Ideally, the protest committee should have no one who submitted a protest that needs committee consideration, though you may have been granted one by the RM. If necessary, the protest committee can include protesters, but a protester shall recuse him/herself from his/her own protest; the committee needs a replacement in this case.

Protest Committee Behavior

A protest should be considered based on what is written on the protest form (and rallye materials, including the critique, of course). It is unfair to argue verbally, or to vote, on a protest you filed. But a protester may answer questions from the committee or provide an explanation if the committee seeks one.

It is perfectly fair to grant a protest involving a gimmick that you got or that you missed. These are not grounds to be recused. Even in the case where the committee decides to grant the gimmick to all cars that missed it, you are only part of the crowd, and need not abstain from voting. But a protest committee member should recuse him/herself if the decision will affect his/her own award standing (and not just the score).

Protest Philosophy

Win on Route, not by Protest

Ultimately, rallyists should win based on what they did during the rallye. Yes, protests will affect the results, but favor decisions that produce results based on what rallyists did during the rallye, over decisions that produce results based on protests.

Be Fair to Everyone

Try to make protest decisions that are fair to the protesting rallyists, to other rallyists in their class, and to everyone else who ran the rallye.

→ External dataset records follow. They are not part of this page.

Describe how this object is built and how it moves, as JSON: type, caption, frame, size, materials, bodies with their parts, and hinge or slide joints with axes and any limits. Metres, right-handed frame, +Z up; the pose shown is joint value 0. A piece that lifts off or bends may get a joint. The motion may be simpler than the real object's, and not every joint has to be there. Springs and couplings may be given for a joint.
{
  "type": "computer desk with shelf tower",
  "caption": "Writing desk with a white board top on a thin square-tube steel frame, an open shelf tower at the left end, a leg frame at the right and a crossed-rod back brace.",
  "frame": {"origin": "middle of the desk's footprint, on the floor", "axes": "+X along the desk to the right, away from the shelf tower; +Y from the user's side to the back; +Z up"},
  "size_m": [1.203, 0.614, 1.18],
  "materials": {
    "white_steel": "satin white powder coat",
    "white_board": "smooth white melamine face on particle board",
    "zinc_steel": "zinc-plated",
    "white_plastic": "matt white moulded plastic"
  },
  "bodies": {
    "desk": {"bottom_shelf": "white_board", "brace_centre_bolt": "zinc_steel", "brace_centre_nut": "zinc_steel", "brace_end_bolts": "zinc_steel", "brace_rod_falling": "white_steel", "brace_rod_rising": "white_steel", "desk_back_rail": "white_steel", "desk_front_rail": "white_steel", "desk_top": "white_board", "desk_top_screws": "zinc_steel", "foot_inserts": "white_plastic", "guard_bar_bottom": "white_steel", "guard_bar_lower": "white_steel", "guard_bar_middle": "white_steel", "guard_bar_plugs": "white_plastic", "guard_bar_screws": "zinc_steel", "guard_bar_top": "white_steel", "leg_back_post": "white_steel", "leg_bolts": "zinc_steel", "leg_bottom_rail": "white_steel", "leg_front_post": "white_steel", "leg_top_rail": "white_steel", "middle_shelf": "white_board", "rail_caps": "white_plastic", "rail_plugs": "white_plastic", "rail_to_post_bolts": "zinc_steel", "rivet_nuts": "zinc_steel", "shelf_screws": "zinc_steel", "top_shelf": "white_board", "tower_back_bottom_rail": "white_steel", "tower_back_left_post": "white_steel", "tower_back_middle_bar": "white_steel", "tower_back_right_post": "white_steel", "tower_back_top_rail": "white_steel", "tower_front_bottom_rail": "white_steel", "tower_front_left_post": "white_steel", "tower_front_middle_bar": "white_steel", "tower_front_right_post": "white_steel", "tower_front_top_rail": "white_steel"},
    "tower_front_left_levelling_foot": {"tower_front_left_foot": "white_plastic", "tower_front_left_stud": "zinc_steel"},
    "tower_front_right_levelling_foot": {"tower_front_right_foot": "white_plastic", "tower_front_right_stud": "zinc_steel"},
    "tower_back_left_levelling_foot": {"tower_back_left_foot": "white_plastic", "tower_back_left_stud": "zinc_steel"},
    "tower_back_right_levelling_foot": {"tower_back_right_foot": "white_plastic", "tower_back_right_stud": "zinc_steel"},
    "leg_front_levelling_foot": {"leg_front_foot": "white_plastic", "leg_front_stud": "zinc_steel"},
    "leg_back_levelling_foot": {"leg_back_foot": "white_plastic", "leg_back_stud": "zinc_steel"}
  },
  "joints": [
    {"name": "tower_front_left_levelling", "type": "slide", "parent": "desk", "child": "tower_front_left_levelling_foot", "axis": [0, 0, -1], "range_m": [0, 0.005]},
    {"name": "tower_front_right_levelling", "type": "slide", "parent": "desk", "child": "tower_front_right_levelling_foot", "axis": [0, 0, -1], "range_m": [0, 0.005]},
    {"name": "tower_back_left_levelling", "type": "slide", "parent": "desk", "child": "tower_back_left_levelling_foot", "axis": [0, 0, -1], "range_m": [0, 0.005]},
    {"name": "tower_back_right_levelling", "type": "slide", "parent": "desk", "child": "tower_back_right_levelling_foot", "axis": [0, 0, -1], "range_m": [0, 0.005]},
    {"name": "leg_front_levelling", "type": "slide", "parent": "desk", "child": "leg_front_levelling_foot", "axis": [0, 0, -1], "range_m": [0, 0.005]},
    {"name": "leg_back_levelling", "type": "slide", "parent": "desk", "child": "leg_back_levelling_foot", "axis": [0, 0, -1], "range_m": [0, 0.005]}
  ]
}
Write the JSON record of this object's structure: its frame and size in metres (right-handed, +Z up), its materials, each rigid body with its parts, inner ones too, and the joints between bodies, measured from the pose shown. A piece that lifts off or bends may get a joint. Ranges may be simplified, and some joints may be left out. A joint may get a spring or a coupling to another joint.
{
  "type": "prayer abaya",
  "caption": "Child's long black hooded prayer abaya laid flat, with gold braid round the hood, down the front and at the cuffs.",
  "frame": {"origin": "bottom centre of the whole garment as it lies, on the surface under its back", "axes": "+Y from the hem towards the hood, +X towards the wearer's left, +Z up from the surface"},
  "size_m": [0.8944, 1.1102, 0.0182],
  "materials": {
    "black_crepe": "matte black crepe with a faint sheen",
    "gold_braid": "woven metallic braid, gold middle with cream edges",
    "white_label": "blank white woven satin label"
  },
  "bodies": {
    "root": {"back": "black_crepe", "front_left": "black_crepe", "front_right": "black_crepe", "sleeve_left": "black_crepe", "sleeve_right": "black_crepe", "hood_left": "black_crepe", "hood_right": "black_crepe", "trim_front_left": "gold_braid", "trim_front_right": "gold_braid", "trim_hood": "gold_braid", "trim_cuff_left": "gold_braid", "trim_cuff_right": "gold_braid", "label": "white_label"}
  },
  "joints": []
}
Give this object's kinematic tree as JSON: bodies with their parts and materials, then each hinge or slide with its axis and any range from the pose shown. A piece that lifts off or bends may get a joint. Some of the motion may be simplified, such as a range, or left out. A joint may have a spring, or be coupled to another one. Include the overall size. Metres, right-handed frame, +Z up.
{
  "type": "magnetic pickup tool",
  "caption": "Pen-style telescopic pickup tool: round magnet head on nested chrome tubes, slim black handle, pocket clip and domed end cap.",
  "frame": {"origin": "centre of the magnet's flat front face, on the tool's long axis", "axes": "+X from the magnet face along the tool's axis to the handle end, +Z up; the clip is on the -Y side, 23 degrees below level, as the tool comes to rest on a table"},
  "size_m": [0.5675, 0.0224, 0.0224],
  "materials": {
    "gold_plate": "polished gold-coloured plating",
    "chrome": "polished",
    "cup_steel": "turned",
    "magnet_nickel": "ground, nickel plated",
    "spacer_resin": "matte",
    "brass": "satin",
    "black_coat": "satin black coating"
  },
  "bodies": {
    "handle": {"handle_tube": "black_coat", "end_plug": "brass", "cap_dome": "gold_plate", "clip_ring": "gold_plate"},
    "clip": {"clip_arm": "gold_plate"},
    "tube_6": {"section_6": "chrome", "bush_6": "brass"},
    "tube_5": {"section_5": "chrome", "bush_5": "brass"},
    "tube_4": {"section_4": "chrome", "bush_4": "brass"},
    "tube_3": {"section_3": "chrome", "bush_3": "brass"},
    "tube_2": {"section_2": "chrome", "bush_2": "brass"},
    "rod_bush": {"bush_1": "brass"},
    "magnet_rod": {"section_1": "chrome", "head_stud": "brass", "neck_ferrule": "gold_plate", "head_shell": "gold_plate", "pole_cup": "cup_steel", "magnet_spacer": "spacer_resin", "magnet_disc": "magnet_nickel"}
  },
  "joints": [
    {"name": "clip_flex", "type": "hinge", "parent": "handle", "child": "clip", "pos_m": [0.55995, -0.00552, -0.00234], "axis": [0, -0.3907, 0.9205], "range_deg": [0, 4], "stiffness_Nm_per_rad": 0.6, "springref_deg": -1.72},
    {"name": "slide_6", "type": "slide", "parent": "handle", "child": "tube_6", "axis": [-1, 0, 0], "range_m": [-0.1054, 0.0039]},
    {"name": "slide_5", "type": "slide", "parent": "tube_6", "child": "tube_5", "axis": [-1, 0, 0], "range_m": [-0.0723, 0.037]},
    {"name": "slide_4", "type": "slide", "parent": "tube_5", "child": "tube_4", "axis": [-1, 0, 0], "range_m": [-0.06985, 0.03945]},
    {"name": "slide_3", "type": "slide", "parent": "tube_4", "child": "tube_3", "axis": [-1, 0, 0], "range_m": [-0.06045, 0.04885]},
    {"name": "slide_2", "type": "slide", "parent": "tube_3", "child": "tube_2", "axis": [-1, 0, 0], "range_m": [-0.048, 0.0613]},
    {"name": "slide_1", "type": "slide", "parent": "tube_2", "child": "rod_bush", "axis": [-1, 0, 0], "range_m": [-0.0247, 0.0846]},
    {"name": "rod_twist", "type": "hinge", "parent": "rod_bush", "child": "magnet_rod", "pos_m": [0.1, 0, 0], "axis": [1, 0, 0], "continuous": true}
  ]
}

If a gimmick is broken, grant credit for it to all cars.

If the protest is based on an alternative interpretation, grant only to the car(s) determined to have had that interpretation.

Don't Encourage Trivial Protests

Grant protests to individual cars only when the situation is truly unique to that car. Granting protests to multiple cars, but only to those cars that filed protests, actually encourages rallyists to file protests for every gimmick they miss. Otherwise they could miss out on getting points for someone else's granted protest.

Protest Guidelines

Understand the Protest

Each member of the protest committee should understand each protest before voting on it. Each protest should be read by each member, or be read aloud (in unabridged form) so each member can hear it.

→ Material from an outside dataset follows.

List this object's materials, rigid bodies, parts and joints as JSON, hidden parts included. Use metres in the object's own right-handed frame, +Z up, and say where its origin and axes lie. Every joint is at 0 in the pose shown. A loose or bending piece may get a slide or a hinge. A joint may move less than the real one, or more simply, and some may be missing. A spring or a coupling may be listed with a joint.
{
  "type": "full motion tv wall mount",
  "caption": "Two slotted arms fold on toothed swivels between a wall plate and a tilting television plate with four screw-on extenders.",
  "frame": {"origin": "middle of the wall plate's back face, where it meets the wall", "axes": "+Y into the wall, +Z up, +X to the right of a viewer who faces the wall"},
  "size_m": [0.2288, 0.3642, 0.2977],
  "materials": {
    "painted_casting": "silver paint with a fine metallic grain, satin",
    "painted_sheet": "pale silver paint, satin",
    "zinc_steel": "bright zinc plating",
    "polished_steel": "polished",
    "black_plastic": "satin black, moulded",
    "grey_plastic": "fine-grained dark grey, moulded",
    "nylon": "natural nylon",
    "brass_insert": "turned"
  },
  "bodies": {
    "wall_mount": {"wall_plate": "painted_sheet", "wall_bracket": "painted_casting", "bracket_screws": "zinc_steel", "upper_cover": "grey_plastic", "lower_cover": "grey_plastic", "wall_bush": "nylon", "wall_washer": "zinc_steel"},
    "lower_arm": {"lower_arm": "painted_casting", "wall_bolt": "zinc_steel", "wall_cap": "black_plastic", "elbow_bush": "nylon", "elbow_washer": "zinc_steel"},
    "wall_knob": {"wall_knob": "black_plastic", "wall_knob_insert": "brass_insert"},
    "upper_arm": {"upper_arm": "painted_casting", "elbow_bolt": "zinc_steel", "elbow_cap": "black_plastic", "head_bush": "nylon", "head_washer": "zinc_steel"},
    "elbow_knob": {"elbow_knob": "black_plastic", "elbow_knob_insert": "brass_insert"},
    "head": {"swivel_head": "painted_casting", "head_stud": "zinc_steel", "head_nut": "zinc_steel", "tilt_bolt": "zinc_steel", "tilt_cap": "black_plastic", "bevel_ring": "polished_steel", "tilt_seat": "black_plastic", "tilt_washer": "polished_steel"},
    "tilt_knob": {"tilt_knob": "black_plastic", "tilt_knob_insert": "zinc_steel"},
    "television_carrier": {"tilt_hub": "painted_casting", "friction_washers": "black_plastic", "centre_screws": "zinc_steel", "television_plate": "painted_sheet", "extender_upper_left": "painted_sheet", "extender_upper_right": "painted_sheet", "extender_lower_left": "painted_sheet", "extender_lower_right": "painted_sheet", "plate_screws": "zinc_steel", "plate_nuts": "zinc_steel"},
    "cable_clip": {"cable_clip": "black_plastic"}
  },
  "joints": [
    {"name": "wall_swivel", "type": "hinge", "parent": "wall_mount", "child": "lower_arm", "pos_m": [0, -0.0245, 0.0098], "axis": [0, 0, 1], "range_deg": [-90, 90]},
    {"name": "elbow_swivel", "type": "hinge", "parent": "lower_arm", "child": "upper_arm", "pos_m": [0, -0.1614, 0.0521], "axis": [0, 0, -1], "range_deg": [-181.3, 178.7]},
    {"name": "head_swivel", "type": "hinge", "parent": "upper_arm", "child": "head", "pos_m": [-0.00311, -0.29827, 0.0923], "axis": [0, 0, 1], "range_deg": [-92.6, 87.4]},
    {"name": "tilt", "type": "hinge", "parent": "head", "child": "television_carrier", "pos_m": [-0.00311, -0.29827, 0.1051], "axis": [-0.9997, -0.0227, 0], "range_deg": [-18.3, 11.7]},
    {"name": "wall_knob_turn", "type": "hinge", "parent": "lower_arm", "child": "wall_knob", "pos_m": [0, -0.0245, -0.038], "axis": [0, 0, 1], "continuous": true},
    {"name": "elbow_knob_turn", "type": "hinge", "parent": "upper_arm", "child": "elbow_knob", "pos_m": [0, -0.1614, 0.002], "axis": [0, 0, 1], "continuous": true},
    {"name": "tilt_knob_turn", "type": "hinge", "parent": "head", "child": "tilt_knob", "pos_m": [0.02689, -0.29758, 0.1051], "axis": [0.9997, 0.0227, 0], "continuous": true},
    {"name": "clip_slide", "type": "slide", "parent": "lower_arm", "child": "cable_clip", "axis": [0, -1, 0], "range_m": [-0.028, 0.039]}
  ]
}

Give the protesting rallyist the benefit of the doubt. Look up the RIs/CMs/gimmicks referenced by the protest, and feel free to ask for clarification if necessary.

Give Lower Classes More Slack

A little more latitude should be given to cars in lower classes if the request is reasonable, even if it may not be completely correct nor completely consistent with other behavior by the rallyist. The idea is to encourage ongoing participation for lower classes of competitors, and not discourage them because of what may appear to be unfair or overly picky evaluations of protests.

An example might be if a beginner lost points because they did not perform an action at a T intersection because, they argue, there is no such thing as an “intersuction” in a particular rallye where the definition of T had a misspelling ( “an intersuction shaped like the capital letter T, approached up the stem”). You should grant such a beginner protest, even though the General Instructions may have also stated that there are no gimmicks on spelling in the General Instructions.